Earlier this month my son John-Taki celebrated his 22nd birthday.

After a family dinner in a posh uptown restaurant, J.T., as he signs himself, went back downtown to the bohemian squalor he chooses to live in. He is an artist (German Expressionism) who believes that true art can only be created while unshaven and surrounded by cockroaches. He and his artist friends had planned a late-night party in some downtown dive. I rang it, spoke to the barman-owner, got permission, and dispatched a high-class stripper to do what strippers do while he was cutting the cake. Everything went hunky-dory until the stripper began to undress. A large, drunk, fearsome-looking black man drinking at the bar objected. The boys were polite and told him they had permission. No go. “I’m a Muslim,” said the fearsome one, “and this is against my religion.” When J.T. told him that drinking, too, was a no-no where Muslims were concerned, the fearsome one threatened violence. The boys caved in, as did the barman. The stripper fled. End of party.

Now I ask you, dear readers, what in Allah’s name is going on here? This country was created for just this reason. Religious tolerance. Just because some Muslims don’t like booze—or women stripping, for that matter—does this give anyone the right to intimidate nice young people having a good time in a downtown dive? My son’s incident was just a run-in with a drunken bully, but the moment he mentioned religion, everyone froze. This is what we’ve come to. The Muslim Inquisition in the Bowery.

A frenzied minority backed by the PC media have seized our culture of tolerance. Everything we learned as children has been turned on its head: patriotism, Christianity, heterosexuality, crime and punishment. (After the ludicrous Angels in America reviews calling it the greatest play since Hamlet, King Lear, and Faust combined, the Mormons will be an endangered species and Ethel Rosenberg the new Joan of Arc.) Anything that appears in print or on the screen is judged by some imaginary person—Frank Rich will actually do quite nicely, thank you—who is gay, black, Latino, Asian, Native American, one-legged, a transsexual, and, of course, a lesbian.

In the name of religious tolerance we have come to expect as perfectly reasonable every manifestation of Muslim intolerance for any aspect of the Western way of life not to their liking. Yet if one expressed distaste at the sight of a Muslim woman covered from head to toe, it would be seen as a manifestation of intolerance. (Actually, some of them are so fat and ugly, I prefer them covered up.) The Tony Blairs of this world piously—and fraudulently—declare the Koran to be their favorite bedtime reading. The New York Times regularly informs its readers that Europeans and Americans—who complain that the mosques in whose vicinity they have to live are recruiting and training grounds for terrorists—are racist bigots.

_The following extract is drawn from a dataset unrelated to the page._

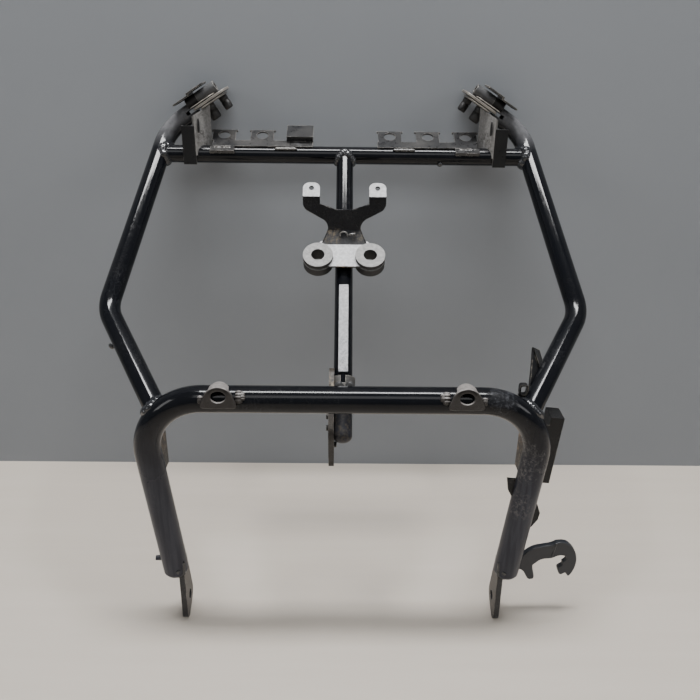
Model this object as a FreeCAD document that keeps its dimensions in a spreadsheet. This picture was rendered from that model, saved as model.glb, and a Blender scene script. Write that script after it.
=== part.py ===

There is no doubt in my mind, given the level of uncontrolled Islamic immigration into Europe and the United States and the much higher birth rate among Muslims than among the denizens of the “double income, no kids” West, that Sharia will become law in many countries, as worthy of respect as common law or the Napoleonic code.

Many of the major cities in Europe already have a non-Western majority. In a few years mosques will boast much larger congregations than the Christian churches. Since many Muslims believe, contrary to Islam’s apologists, that violence against nonbelievers is perfectly legitimate, bloody riots of the kind that are a daily occurrence on the Indian subcontinent or in Indonesia will soon be a part of everyday life here. The murderous rampage of Muslims during the Miss World pageant in Nigeria may soon be repeated in Atlantic City. (Mind you, Donald Trump is no chump; he’d teach the towelheads a lesson in manners rather quickly.) In France, Muslim groups demand that Algerian girls be allowed to have their heads covered in French state schools. In Italy, they demand that the cross be taken down from school classroom walls because Muslims find it offensive. In Germany, the courts have ruled that Muslim butchers be allowed to slaughter animals according to Islamic custom, by slitting their throats and letting them bleed to death without stunning them first. In England, one cannot use the word “towelhead,” which is why I am using it as often as I can over here. (I wonder for how long, however.)

So, unlike my beloved J.T., I urge all of you to stand up for our Western way of life, even when a large bully is threatening. Mind you, my son did have a point when I told him he should have called the fuzz. “Anyone who doesn’t have something that someone else has got is, by definition, a victim of prejudice,” said the wise 22-year-old. “The cops would have taken his side, no question about it.” Alas, he’s probably right.